The Role of communication
Communication has many roles and functions. It helps people to inform people of your thoughts ideas and opinions and help them to understand them too. It also can be used to help people in an emotional and social way (making friends, socialising etc.). Communication can also be used to assess a patient’s condition, build a trusting a respectful relationships and motivate them. All of these will help the patient’s self-esteem and will help to reduce barriers between professional and service users
Types of communication
Communication I split up in to two main areas verbal and non-verbal. Verbal communication has a number of influences that need to be considered when dealing with communication in a Health a Social Care setting. Pitch, tone voice rate of delivery and the language used can all have a significant impact on the communication taking place. For example if I were to speak to an elderly patient in a care home in at a quick rate and with a sharp tone, this would probably perceive as rude or uncaring. This is said because the elderly person may feel like you have not got time to care for them. Good verbal communication will help contribute to providing a good service to health care users and help to ensure effective practice in health care settings such as hospitals, day care centres and homes for the elderly.
Non-verbal communication is all other forms and methods of communicating. It consist of things such eye contact, body language, hand gestures, proximity and posture. These different areas can again have a significant impact on the communication taking place. For example, someone who is speaking to a patient leaning forward or standing over them with a fixed gaze may be perceived a threatening or scary. If you were to stand at a good distance giving the patient space, stood with an open posture and made good eye contact, this may help the patient feel more comfortable. Care workers can learn a lot from the non-verbal communication that takes place. If they understand the messages they are sent they can help to meet the needs of the health care setting more efficiently.
People come from and vast array of cultures and backgrounds, they also have a different levels of understanding and knowledge. This is why it is important to recognise that people communicate in different ways and because of this they may respond better to different methods and ways of communicating.

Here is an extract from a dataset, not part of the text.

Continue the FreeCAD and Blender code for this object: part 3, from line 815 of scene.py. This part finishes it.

People may communicate in a way that is perceived rude or obnoxious but in reality this is just the way they speak. Recognising that people’s needs and preferences when communicating can help care workers to improve the quality of service they provide. For example in a hospital the nurse may say we need to do a ‘venesection’ this may confuse and worry the patient as they may not recognise what that is. The nurse could instead say we are going to ‘take blood’ to check out what going on inside. By replacing the technical Jargon with slang may help the patient to more quickly identify what is going on and feel more comfortable with the procedure that is about to take place.

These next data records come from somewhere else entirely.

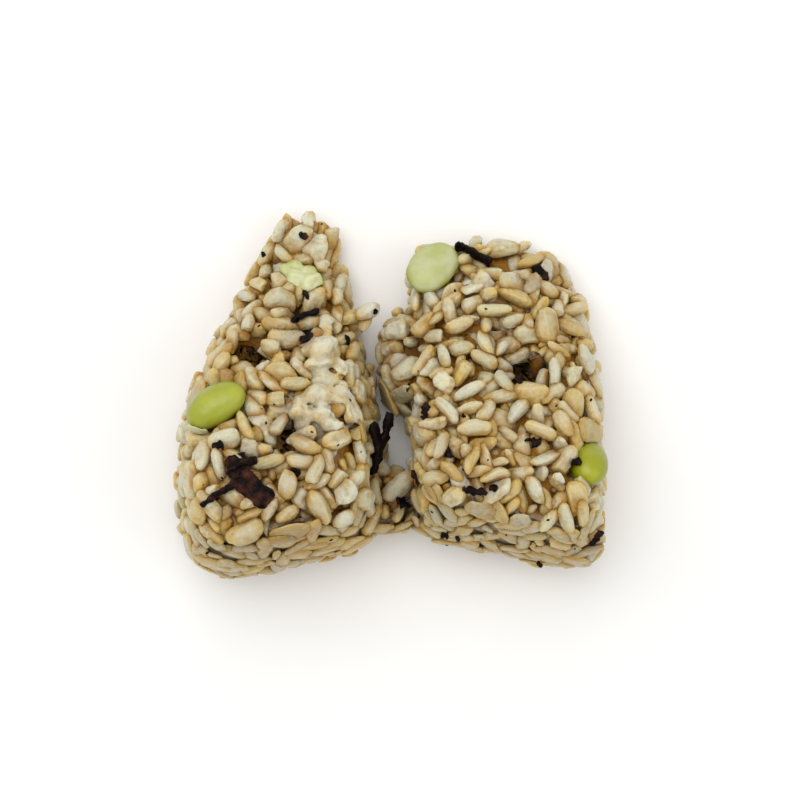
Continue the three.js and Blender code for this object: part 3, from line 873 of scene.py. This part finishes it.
def mottled(material, base, other, factor_socket, low=0.4, high=0.65):
    """A colour that turns to another where a pattern is high."""
    share = add_node(
        material, "ShaderNodeMapRange", {"Value": factor_socket}, From_Min=low, From_Max=high, To_Max=1.0
    )
    mix = add_node(material, "ShaderNodeMix", {"Factor": share.outputs["Result"]}, data_type="RGBA")
    for socket, value in ((mix.inputs[6], base), (mix.inputs[7], other)):
        if hasattr(value, "is_linked"):
            material.node_tree.links.new(socket, value)
        else:
            socket.default_value = linear(value)
    return mix.outputs[2]


def bump(material, shader, layers):
    """Fine relief from patterns: each layer is a height socket and its depth in millimetres."""
    normal = None
    for height, depth_mm in layers:
        links = {"Height": height}
        if normal:
            links["Normal"] = normal
        node = add_node(material, "ShaderNodeBump", links, Strength=1.0, Distance=depth_mm * MM)
        normal = node.outputs["Normal"]
    connect(material, shader, "Normal", normal)


def cooked_grain():
    """Steamed rice and barley: starchy and damp, so light sinks in and the wet skin glints softly."""
    material, shader = new_material("Steamed grain, damp with broth")
    # the point colours hold painted shade and painted pale tops as well as broth
    own = add_node(material, "ShaderNodeAttribute", attribute_name="Grain colour")
    cloud = pattern(material, 2.6, 3.0)
    colour = mottled(material, own.outputs["Color"], "#ad8c42", cloud.outputs["Fac"], 0.53, 0.84)
    # a smeared film of dried starch, paler than the grains
    film = pattern(material, 1.5, 4.0, roughness=0.7)
    colour = mottled(material, colour, "#d0cdba", film.outputs["Fac"], 0.55, 1.0)
    connect(material, shader, "Base Color", colour)
    set_shader(
        shader, Roughness=0.38, IOR=1.38, Specular_IOR_Level=0.28, Subsurface_Weight=0.85,
        Subsurface_Radius=(1.0, 0.88, 0.55), Subsurface_Scale=2.2 * MM, Coat_Weight=0.2, Coat_Roughness=0.14,
    )
    # wrinkles of the swollen skin, and its finest grain
    folds = pattern(material, 1.1, 2.0)
    skin = pattern(material, 0.35, 2.0)
    bump(material, shader, ((folds.outputs["Fac"], 0.55), (skin.outputs["Fac"], 0.08)))
    return material


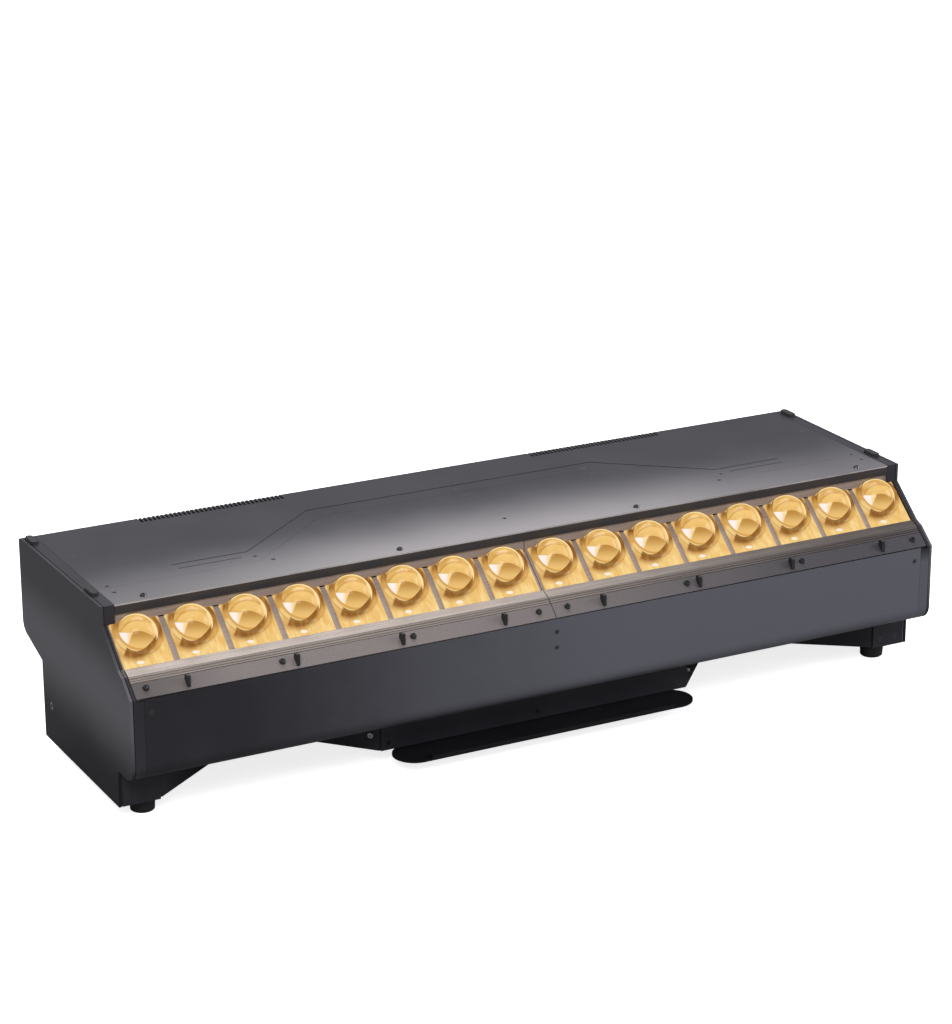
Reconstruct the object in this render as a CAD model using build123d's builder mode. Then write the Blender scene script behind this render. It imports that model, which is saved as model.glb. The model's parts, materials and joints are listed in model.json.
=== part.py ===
from build123d import *
from math import cos, radians, sin, tan
import os

# A floor-standing cyclorama light, in millimetres.
# X runs along the lamp, the lenses face -Y and up, and Z = 0 is the floor under the feet.

# Driving sizes of the body
body_length = 1000
body_back = 160
body_front = -160
body_top = 231
body_bottom = 16.5
brow_front = -86.7
brow_bottom = 210.1
slope_angle = 40.4
lens_face_length = 54.4
shelf_run = 10.5
shelf_drop = 4.4
nose_bottom = 58.7
nose_radius = 18
leg_front = -116.4
lower_back = 102.7
shoulder_low = 105.6
shoulder_high = 123.9
shoulder_radius = 15
back_top_radius = 6

# Sheet and plate
sheet = 1.5
side_plate_thickness = 3
web_thickness = 2
frame_wall = 2
flange_width = 12.5
front_plate_thickness = 2
bulkhead_thickness = 3

# Clearances
touch = 0.2
seam = 0.3
running = 0.05
screw_clearance = 0.1

# Lens modules
cells_per_module = 8
cell_pitch = 61.85
divider_width = 7.7
lens_plate_thickness = 3
lens_dome_radius = 23
lens_dome_depth = 6.8
lens_dome_from_top = 14.3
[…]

Good practice when communicating with a client or professional in a health care setting is to understand the context of the communication taking place. The manner in which you deliver your communication should be influenced by the situation that you are in. For example when speaking to a professional care worker or manager you would speak in a formal way using appropriate and complex language. However, when speaking to an ill patient you may feel it is more appropriate to speak in a soft tone and use less formal language. Changing the way that you deliver the verbal communication that takes place reassures the participants taking part and shows them that you understand and can meet their needs.
It is also extremely important to listen when communicating. By listening and decoding the information being sent through verbal and non-verbal communication you will be in a better position support the people that you care for. A good idea when listening is to paraphrase or reflectively listen. This involves reiterating what has just been said but in a different way. For example in a GP surgery if a patient claims that his back is hurting a good response would be to say ‘I am sorry to hear you back is hurting hopefully we can make it better’. By reiterating the statement you are showing the client that you have heard them and understood their problem. This reassures them and makes them feel more confident in the service they are receiving.

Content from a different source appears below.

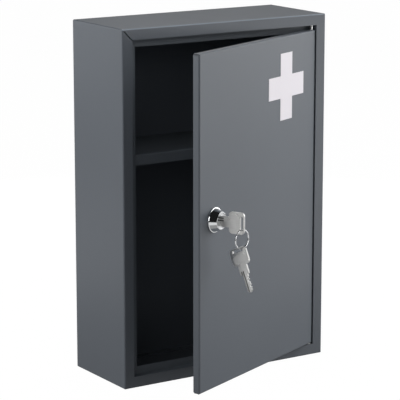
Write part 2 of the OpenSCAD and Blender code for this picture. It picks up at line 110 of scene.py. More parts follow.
def white_sweep(name, paper, lens_share, mirror_share, reach, shade):
    """Grey paper round the cabinet that the lens sees as a seamless white card.

    In mirror images the paper glows, a painted reflection of lit paper, only as far as it reaches;
    beyond it lies the dark room, and close to the cabinet the paper's colour and glow are darkened, a painted
    shade of the cabinet.
    """
    surface = bpy.data.materials.new(name)
    surface.use_nodes = True
    tree = surface.node_tree
    shader = tree.nodes["Principled BSDF"]
    shader.inputs["Roughness"].default_value = PAPER_ROUGHNESS
    place = tree.nodes.new("ShaderNodeTexCoord")
    flat = tree.nodes.new("ShaderNodeMapping")
    flat.inputs["Scale"].default_value = (1, 1, 0)
    away = tree.nodes.new("ShaderNodeVectorMath")
    away.operation = "LENGTH"
    # Painted shade: close to the cabinet the paper's colour and its glow in mirror images drop to the shade share.
    near = tree.nodes.new("ShaderNodeFloatCurve")
    curve = near.mapping.curves[0]
    curve.points[0].location, curve.points[1].location = (0, shade), (1, 0)
    for distance, share in ((reach[0] - SOFT_BORDER, shade), (reach[0], 1.0), (reach[1], 1.0),
                            (reach[1] + SOFT_BORDER, 0.0)):
        curve.points.new(distance, share)
    for point in curve.points:
        point.handle_type = "VECTOR"
    near.mapping.update()
    tone = tree.nodes.new("ShaderNodeMix")
    tone.data_type = "RGBA"
    tone.inputs[6].default_value = (DARK_PAPER, DARK_PAPER, DARK_PAPER, 1)
    tone.inputs[7].default_value = (paper, paper, paper, 1)
    tree.links.new(place.outputs["Object"], flat.inputs["Vector"])
    tree.links.new(flat.outputs["Vector"], away.inputs[0])
    tree.links.new(away.outputs["Value"], near.inputs["Value"])
    tree.links.new(near.outputs["Value"], tone.inputs[0])
    tree.links.new(tone.outputs[2], shader.inputs["Base Color"])
    ray = tree.nodes.new("ShaderNodeLightPath")
    surface_so_far = shader.outputs["BSDF"]
    # For glossy rays the paper glows as a painted reflection of lit paper; for camera rays it glows as an even
    # white card.
    for kind, share, strength, spread_as in (("Is Glossy Ray", 1.0, mirror_share, near),
                                             ("Is Camera Ray", lens_share, LENS_CARD, None)):
        card = tree.nodes.new("ShaderNodeEmission")
        card.inputs["Strength"].default_value = strength
        part = tree.nodes.new("ShaderNodeMath")
        part.operation = "MULTIPLY"
        part.inputs[1].default_value = share
        tree.links.new(ray.outputs[kind], part.inputs[0])
        if spread_as:
            tree.links.new(spread_as.outputs["Value"], part.inputs[1])
        both = tree.nodes.new("ShaderNodeMixShader")
        tree.links.new(part.outputs[0], both.inputs["Fac"])
        tree.links.new(surface_so_far, both.inputs[1])
        tree.links.new(card.outputs["Emission"], both.inputs[2])
        surface_so_far = both.outputs["Shader"]
    tree.links.new(surface_so_far, tree.nodes["Material Output"].inputs["Surface"])
    return surface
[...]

The Role of effective communication and interpersonal skills
By meeting the needs of the communication taking place you will ensure that the service users are reassured, confident and happy with the service they receive. It will also contribute to a more efficient and effective health care setting as the service users will be happier with the treatments they receive. If poor communication are to take place then people are going to end up frustrated, confused and in worst case scenario offended. If service users are not happy or confident with the service they receive this will have a negative impact on health care setting as the reputation of the staff and setting will be reduced. In addition to this effective interpersonal skills will facilitate a better unity across the workplace. People who can communicate effectively and who can use demonstrate good levels of interpersonal skills will give be able to deliver a clearer and more refined message. Example: If a staff member is feeling frustrated they should not let this affect the quality of service they provide. It is unfair to mistreat someone if you’re in a bad mood. Effective interpersonal and communication skills would allow that person to understand this and help them to act appropriately.